## [WHAT THIS TASK INVOLVES]
The entire listing is to be repeated verbatim.

## [DATASET EXTRACT]
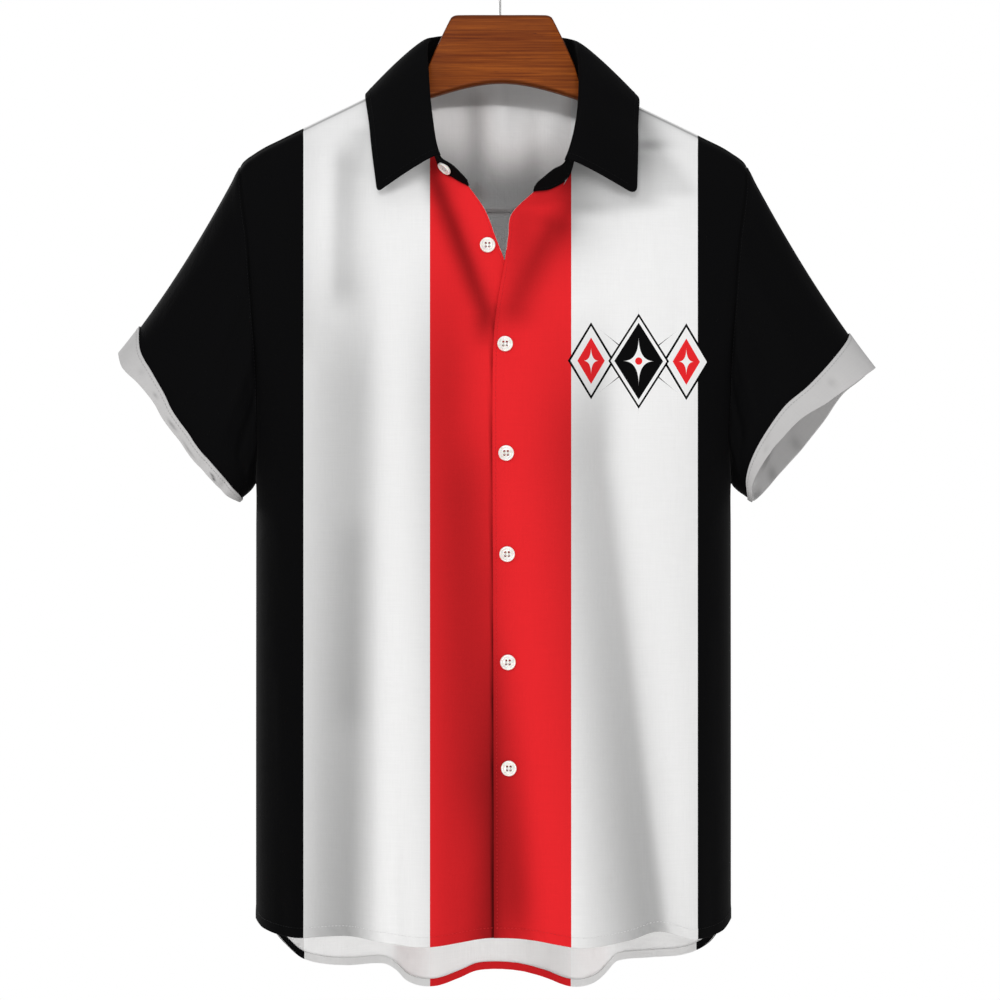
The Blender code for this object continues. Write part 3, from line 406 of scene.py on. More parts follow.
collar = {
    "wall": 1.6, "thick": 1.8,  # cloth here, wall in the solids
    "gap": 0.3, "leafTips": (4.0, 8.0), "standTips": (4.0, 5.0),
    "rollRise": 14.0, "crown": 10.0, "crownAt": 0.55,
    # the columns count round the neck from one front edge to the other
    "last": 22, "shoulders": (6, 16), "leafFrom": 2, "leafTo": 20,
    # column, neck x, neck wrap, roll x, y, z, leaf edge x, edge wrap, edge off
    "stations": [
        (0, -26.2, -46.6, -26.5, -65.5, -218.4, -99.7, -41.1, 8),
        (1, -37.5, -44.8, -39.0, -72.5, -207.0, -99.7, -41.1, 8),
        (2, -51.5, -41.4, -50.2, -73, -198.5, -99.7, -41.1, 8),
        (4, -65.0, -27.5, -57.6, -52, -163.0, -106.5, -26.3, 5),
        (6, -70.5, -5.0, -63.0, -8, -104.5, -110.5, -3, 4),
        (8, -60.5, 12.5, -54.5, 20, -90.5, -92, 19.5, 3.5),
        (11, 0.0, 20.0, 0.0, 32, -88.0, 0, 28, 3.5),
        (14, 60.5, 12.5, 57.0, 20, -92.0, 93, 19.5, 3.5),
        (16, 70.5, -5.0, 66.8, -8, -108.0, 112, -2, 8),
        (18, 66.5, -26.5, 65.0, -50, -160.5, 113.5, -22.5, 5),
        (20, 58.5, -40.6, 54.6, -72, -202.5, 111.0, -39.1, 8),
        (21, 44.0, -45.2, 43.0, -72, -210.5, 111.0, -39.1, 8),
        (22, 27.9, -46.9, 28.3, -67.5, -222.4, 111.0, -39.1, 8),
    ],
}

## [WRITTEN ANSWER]
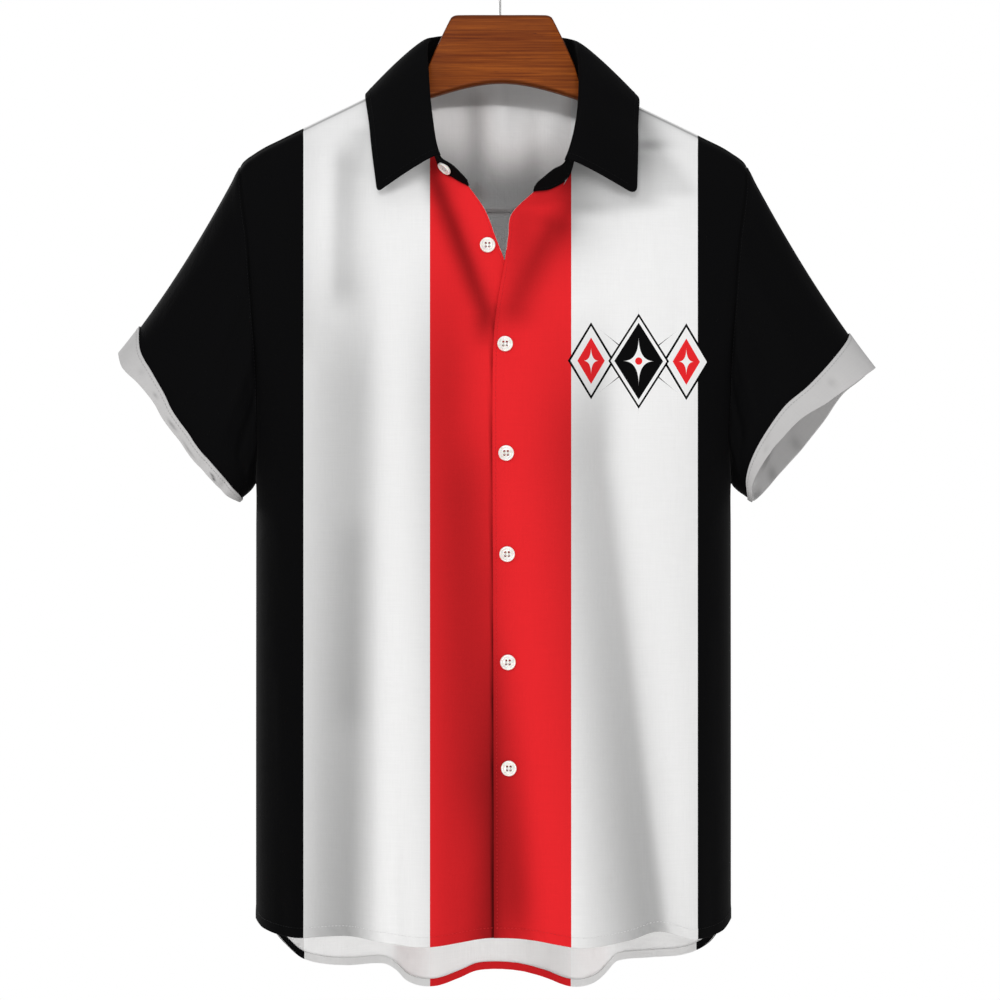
The Blender code for this object continues. Write part 3, from line 406 of scene.py on. More parts follow.
collar = {
    "wall": 1.6, "thick": 1.8,  # cloth here, wall in the solids
    "gap": 0.3, "leafTips": (4.0, 8.0), "standTips": (4.0, 5.0),
    "rollRise": 14.0, "crown": 10.0, "crownAt": 0.55,
    # the columns count round the neck from one front edge to the other
    "last": 22, "shoulders": (6, 16), "leafFrom": 2, "leafTo": 20,
    # column, neck x, neck wrap, roll x, y, z, leaf edge x, edge wrap, edge off
    "stations": [
        (0, -26.2, -46.6, -26.5, -65.5, -218.4, -99.7, -41.1, 8),
        (1, -37.5, -44.8, -39.0, -72.5, -207.0, -99.7, -41.1, 8),
        (2, -51.5, -41.4, -50.2, -73, -198.5, -99.7, -41.1, 8),
        (4, -65.0, -27.5, -57.6, -52, -163.0, -106.5, -26.3, 5),
        (6, -70.5, -5.0, -63.0, -8, -104.5, -110.5, -3, 4),
        (8, -60.5, 12.5, -54.5, 20, -90.5, -92, 19.5, 3.5),
        (11, 0.0, 20.0, 0.0, 32, -88.0, 0, 28, 3.5),
        (14, 60.5, 12.5, 57.0, 20, -92.0, 93, 19.5, 3.5),
        (16, 70.5, -5.0, 66.8, -8, -108.0, 112, -2, 8),
        (18, 66.5, -26.5, 65.0, -50, -160.5, 113.5, -22.5, 5),
        (20, 58.5, -40.6, 54.6, -72, -202.5, 111.0, -39.1, 8),
        (21, 44.0, -45.2, 43.0, -72, -210.5, 111.0, -39.1, 8),
        (22, 27.9, -46.9, 28.3, -67.5, -222.4, 111.0, -39.1, 8),
    ],
}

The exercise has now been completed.